26. The single packet that had been supplied was later analysed to be methylamphetamine with a total weight of 0.34 grams at a purity level of 40%. "Kevin" was established to in fact be Huu Hong Le, who had been driving the black Honda motor vehicle which in due course, as will become clear, was ascertained to be registered in his own name.
27. That individual supply of 29 April was separately charged as a supply of a small quantity contrary to the provisions of s 25(1) of the Drug (Misuse and Trafficking) Act and it appears in the present proceedings on the Form 1. It would appear that over the following period of approximately three weeks between 1 May 2015 and 20 May 2015 there were seven separate supplies of a prohibited drug by the offender Le to the police operative.
28. On 1 May 2015 the police operative contacted Le on his mobile telephone and sought to arrange the purchase of a gram of "ice." A price was agreed at $450 and arrangements were made for the purchase to take place at a service station at Ashfield. The police operative and the offender drove their vehicles to the nominated service station where the exchange took place. The resealable bag which was supplied and which was said to contain a gram was subsequently ascertained to be methylamphetamine with a total net weight of 0.66 grams and a purity of 83%.

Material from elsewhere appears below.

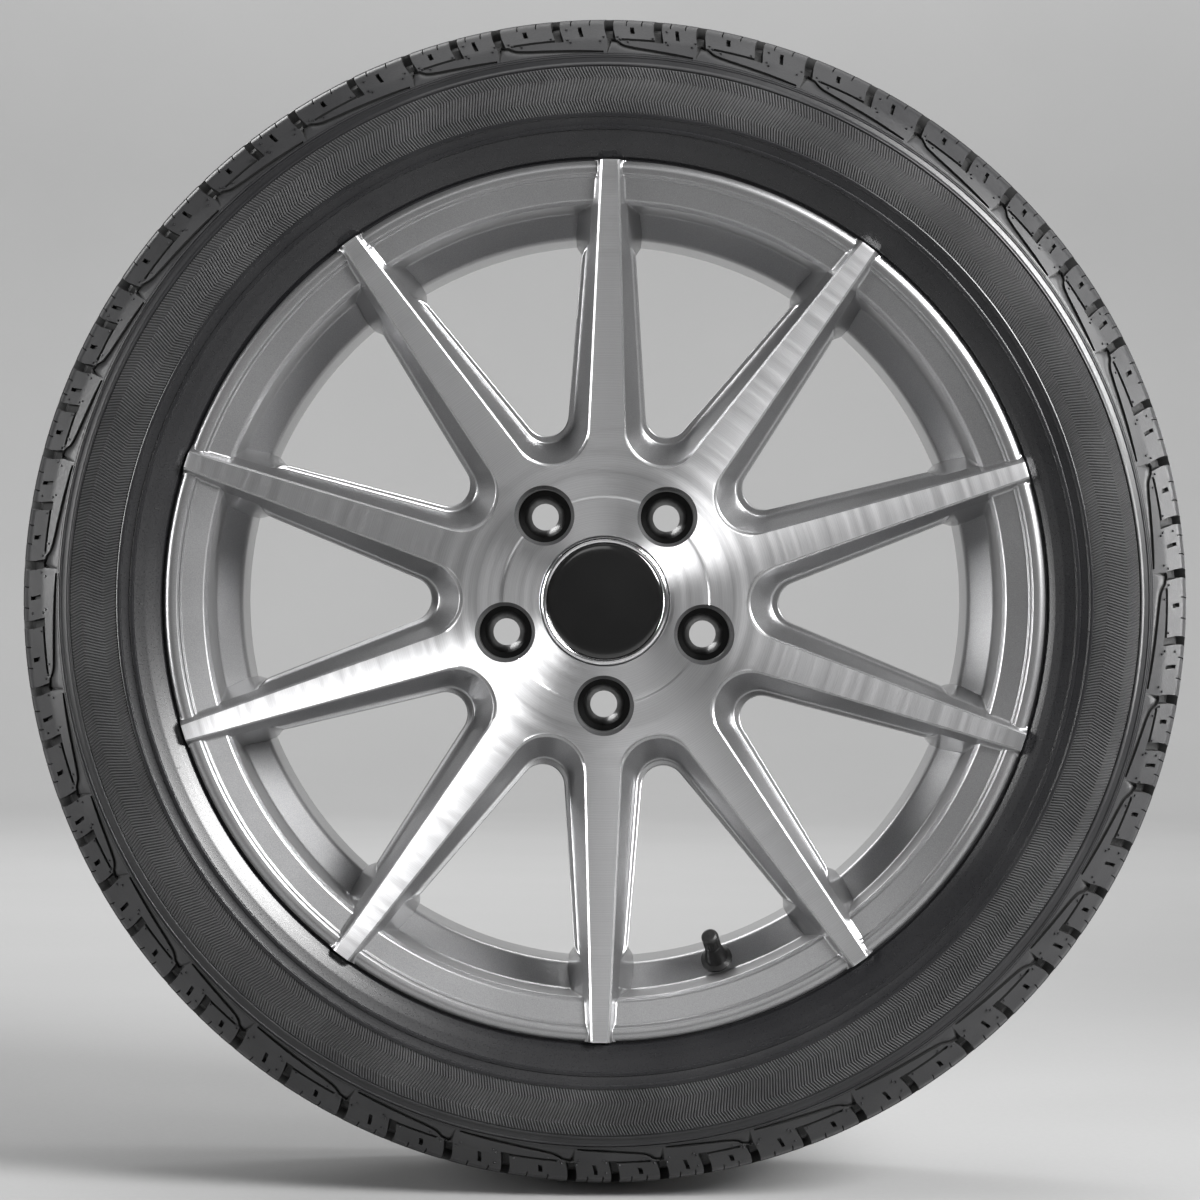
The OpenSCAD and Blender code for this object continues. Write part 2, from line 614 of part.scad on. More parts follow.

29. The repeated supply of a quantity of drug, whether described as a gram or as an eight-ball, which as will become clear is an eighth of an ounce, would appear to almost invariably have been at somewhat of an underweight.
30. On 4 May 2015 the police operative again contacted the offender Le on his mobile telephone. Arrangements for the acquisition of an amount of heroin were made. The operative and the offender met in Quay Street in the Haymarket in Sydney and a quantity of heroin was supplied by the offender. It was described as being an eight-ball, which I infer is a reference to the well-known quantity involved in drug supply, namely an eighth of an ounce or approximately 3.54 grams. Payment on this occasion was made of $1,200 by the operative. The quantity of heroin supplied was in due course weighed and it had a total net weight of 3.39 grams with a purity level of 35%.
31. Two days later, on 6 May 2015, the police operative again contacted Le on his mobile phone and arrangements were made to again meet in Quay Street in Haymarket. On this occasion the offender advised the operative that he could obtain eight-balls of ice for $1,200 each and that he could be available for such supply 24 hours a day.
32. The two men went to a Vietnamese restaurant in George Street, where the discussion related to the provision of "one ball of slow", which was a shorthand reference to an eight-ball of heroin. The operative handed over $1,200 and he was supplied by Mr Le with a bag of heroin, ultimately ascertained to have a net weight of 3.23 grams with a purity level of 29.5%. On this occasion Mr Le provided a new mobile phone number for the purpose of being contacted.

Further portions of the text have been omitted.